PHOTO
Con oltre 14 milioni di persone l'Italia si aggiudica la maglia nera europea per numero di inattivi. Sono studenti, casalinghe, ritirati dal lavoro, ma anche giovani, donne e uomini che si dichiarano disoccupati e che si concentrano nella fascia di età tra i 25 e i 54 anni. Non è un fenomeno solo italiano, ma nel nostro Paese assume proporzioni eclatanti. E' quanto emerge da uno studio dell'Associazione Bruno Trentin della Cgil, realizzato elaborando i dati Istat tratti dalla 'Rilevazione Continua sulle Forze di Lavoro'.
Lo studio mette a confronto il mercato del lavoro italiano con quello europeo, evidenziando un'anomalia: nella penisola, a fronte di un tasso di disoccupazione di circa un 1 punto superiore alla media europea (12,7% in Italia e 11,6% nell’Eurozona a 18, secondo i dati del 2014), il tasso di occupazione è inferiore di oltre 8 punti rispetto alla stessa media (55,7% in Italia e 63,9 nell’Eurozona). L'incongruità tra i tassi di disoccupazione e di occupazione italiano nel contesto europeo, secondo l’ABT Cgil, si spiega con l’altissima percentuale di popolazione inattiva, che nel nostro Paese ha superato il 36%, dato che in Europa si ferma al 27,7%.

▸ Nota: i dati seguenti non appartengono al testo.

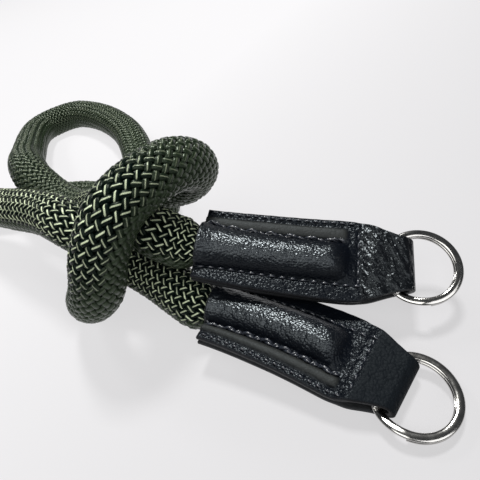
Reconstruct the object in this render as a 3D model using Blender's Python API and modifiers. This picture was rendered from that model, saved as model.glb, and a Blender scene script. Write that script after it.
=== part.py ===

Analizzando le forze di lavoro potenziali (indicatore europeo di quanto potenzialmente potrebbe crescere la popolazione attiva), si evince che i 2/3 degli inattivi si dichiarano disoccupati, senza però soddisfare le due condizioni necessarie per rientrare nella definizione standard di disoccupazione (ricerca attiva di un lavoro e disponibilità di iniziarlo a breve). Si tratta, nell'ultimo trimestre del 2014, di 2,2 milioni di persone che non vengono conteggiate ai fini del calcolo del tasso di disoccupazione
“Recenti dati europei - sottolinea l'ABT Cgil - stimano che l'Europa tornerà all'occupazione pre-crisi tra il 2017 e il 2018. In ogni caso non si ridurrebbe apprezzabilmente il divario del tasso di occupazione italiano, che era di circa 8 punti inferiore alla media dell'Eurozona anche nel 2007”. Infine, secondo l'Associazione Bruno Trentin "per superare questa anomalia occorre generare in Italia una domanda di lavoro in grado di assorbire gran parte degli attuali disoccupati, e favorire una contestuale emersione della disoccupazione potenziale che si trova nell'inattività”.